Gemini Live [Experimental]¶
Experimental Feature
This feature is experimental and may change in future versions. Use with caution in production environments.
The Gemini Live API lets developers create natural conversations by enabling a two-way WebSocket connection with the Gemini models. The Live API processes data streams in real time. Users can interrupt the AI's responses with new input, similar to a real conversation.
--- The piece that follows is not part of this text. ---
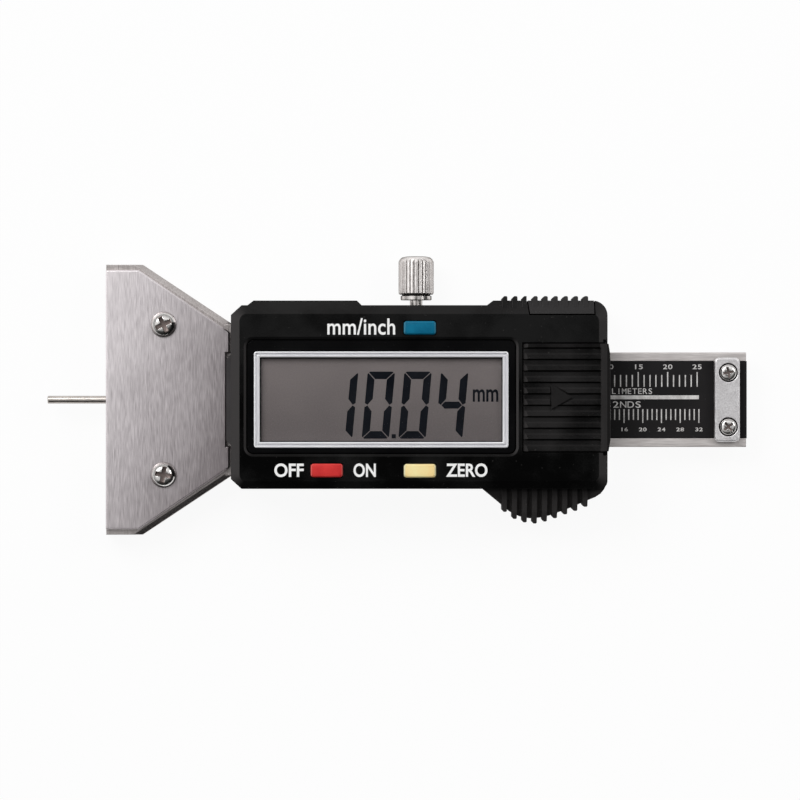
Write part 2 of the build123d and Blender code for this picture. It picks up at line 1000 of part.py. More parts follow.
for edge, inward in ((cover_low, 1), (cover_high, -1)):
    corner = [
        (cover_right + 0.1, edge - inward * 0.1),
        (cover_right - 0.28, edge - inward * 0.1),
        (cover_right, edge + inward * 1.6),
        (cover_right + 0.1, edge + inward * 1.6),
    ]
    cover -= prism(corner, cover_bottom - 1, front_z + 1)
cover += slab(
    cover_left + 0.6,
    cover_right - 2.5,
    cover_low - rail_out,
    cover_high + rail_out,
    cover_bottom,
    cover_bottom + rail_thick,
)
save("battery_cover", cover)
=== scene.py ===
import math
import bpy
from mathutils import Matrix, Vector


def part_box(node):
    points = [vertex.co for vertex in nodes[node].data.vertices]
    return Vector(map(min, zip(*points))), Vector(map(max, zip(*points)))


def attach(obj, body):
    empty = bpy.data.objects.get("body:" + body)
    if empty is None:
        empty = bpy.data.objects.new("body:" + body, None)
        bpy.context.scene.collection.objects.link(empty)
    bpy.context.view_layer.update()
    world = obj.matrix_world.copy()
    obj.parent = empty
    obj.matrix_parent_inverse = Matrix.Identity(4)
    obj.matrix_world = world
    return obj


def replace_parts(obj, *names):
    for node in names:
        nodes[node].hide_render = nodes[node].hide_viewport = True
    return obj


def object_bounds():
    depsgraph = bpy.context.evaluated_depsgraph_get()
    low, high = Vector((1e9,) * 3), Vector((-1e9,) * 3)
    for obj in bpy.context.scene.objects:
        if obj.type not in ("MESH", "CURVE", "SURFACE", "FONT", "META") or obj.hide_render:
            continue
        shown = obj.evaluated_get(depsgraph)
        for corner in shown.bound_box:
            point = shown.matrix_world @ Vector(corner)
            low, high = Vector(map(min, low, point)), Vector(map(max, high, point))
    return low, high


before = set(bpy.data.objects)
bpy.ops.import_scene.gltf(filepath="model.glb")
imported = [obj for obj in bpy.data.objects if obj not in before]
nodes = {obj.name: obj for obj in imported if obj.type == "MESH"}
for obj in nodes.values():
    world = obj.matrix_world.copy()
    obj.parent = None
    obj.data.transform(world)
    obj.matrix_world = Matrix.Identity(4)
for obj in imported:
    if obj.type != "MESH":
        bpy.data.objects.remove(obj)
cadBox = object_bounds()
mm = 0.001
print("frame loaded,", len(nodes), "nodes")


# shader sums and nodes

class Wire:  # one output of a shader node, which may stand in a sum
    def __init__(self, finish, socket):
        self.finish = finish
        self.socket = socket

    def maths(self, operation, first, second):
        return self.finish.node("Math", {"operation": operation}, {0: first, 1: second})

    def __add__(self, other):
        return self.maths("ADD", self, other)

    def __radd__(self, other):
        return self.maths("ADD", other, self)

    def __sub__(self, other):
        return self.maths("SUBTRACT", self, other)

    def __rsub__(self, other):
        return self.maths("SUBTRACT", other, self)

    def __mul__(self, other):
        return self.maths("MULTIPLY", self, other)

    def __rmul__(self, other):
        return self.maths("MULTIPLY", other, self)


def paint(red, green, blue):  # a colour as a screen shows it, 0 to 255
    def linear(value):
        value = value / 255
        return value / 12.92 if value <= 0.04045 else ((value + 0.055) / 1.055) ** 2.4
    return (linear(red), linear(green), linear(blue), 1)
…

Key features include:
- Multimodal Streaming: The API supports streaming of text, audio, and video data.
- Bidirectional Interaction: The user and the model can provide input and output at the same time.
- Interruptibility: Users can interrupt the model's response, and the model adjusts its response.
- Tool Use and Function Calling: The API can use external tools to perform actions and get context while maintaining a real-time connection.
- Session Management: Supports managing long conversations through sessions, providing context and continuity.
- Secure Authentication: Uses tokens for secure client-side authentication.
Usage¶
import asyncio
from strands.experimental.bidi import BidiAgent
from strands.experimental.bidi.io import BidiAudioIO, BidiTextIO
from strands.experimental.bidi.models import BidiGeminiLiveModel
from strands.experimental.bidi.tools import stop_conversation
from strands_tools import calculator
async def main() -> None:
model = BidiGeminiLiveModel(
model_id="gemini-2.5-flash-native-audio-preview-09-2025",
provider_config={
"audio": {
"voice": "Kore",
},
},
client_config={"api_key": "<GOOGLE_AI_API_KEY>"},
)
# stop_conversation tool allows user to verbally stop agent execution.
agent = BidiAgent(model=model, tools=[calculator, stop_conversation])
audio_io = BidiAudioIO()
text_io = BidiTextIO()
await agent.run(inputs=[audio_io.input()], outputs=[audio_io.output(), text_io.output()])
if __name__ == "__main__":
asyncio.run(main())
Configuration¶
Client Configs¶
For details on the supported client configs, see here.
Provider Configs¶
| Parameter | Description | Example | Options |
|---|---|---|---|
audio |
AudioConfig instance. |
{"voice": "Kore"} |
reference |
inference |
Dict of inference fields specified in the Gemini LiveConnectConfig. |
{"temperature": 0.7} |
reference |
For the list of supported voices and languages, see here.
Session Management¶
Currently, BidiGeminiLiveModel does not produce a message history and so has limited compatability with the Strands session manager. However, the provider does utilize Gemini's Session Resumption as part of the connection restart workflow. This allows Gemini Live connections to persist up to 24 hours. After this time limit, a new BidiGeminiLiveModel instance must be created to continue conversations.